Premier League PPV got a mention earlier. You may recall he said that the vast majority of emails he had received on the subject were supportive of the league and broacdaster’s decision to charge supporters £15 each time they wanted to watch their side on television during lockdown.

He even went so far as to tell one Albion fan: “Unfortunately, fans will always want everything for free. But we are a business.”

One month later and Premier League PPV was quietly dropped in an embarrassing U-turn. Foodbanks across the country were the winners with fans rejecting the greed of football to instead make a donation whenever their side was on PPV. Albion fans raised nearly £5,000 for the Brighton Foodbank.

There was also the Seven Stars Bar debacle, when the Albion decided to introduce a £250 season ticket for access to the East Stand facility or a £12 entry fee per game.

Again, the club told us that take up and been good despite near-universal criticism of the plan. And despite that excellent take up, the bar was surprisingly closed come the end of the season.

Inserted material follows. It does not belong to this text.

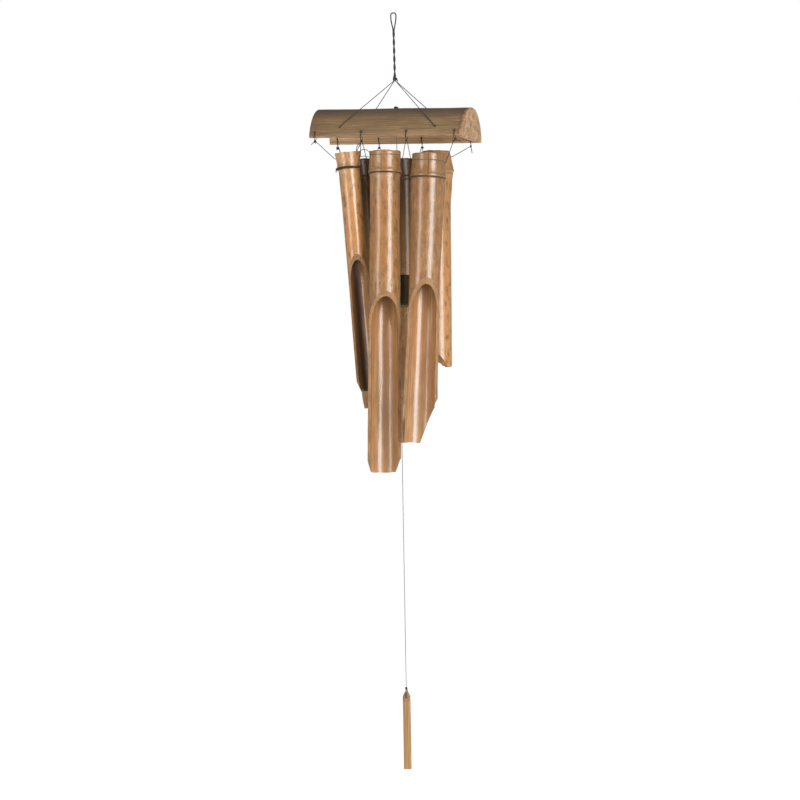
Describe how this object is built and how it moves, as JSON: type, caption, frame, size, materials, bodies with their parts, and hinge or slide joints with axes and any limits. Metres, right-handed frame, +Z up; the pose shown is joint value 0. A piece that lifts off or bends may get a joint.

If the club tell you something is working, take it with a pinch of salt. We will know come the end of the 2021-22 campaign how successful the season ticket sharing scheme has been should the £20 charge to transfer a seat and the requirement that you must be a £25 MyAlbion+ Member to be a recipient remain in place for 2022-23.

My suspicion is that we will instead get an announcement about a brand new, amazing season ticket sharing scheme which is the best in the Premier League – and where the costs have either been magically reduced or removed completely.

The club will not admit they have got it wrong, instead trying to spin a failure into something positive. Every Brighton fan will know why the changes have come in though – even if it is clickbait to point it out.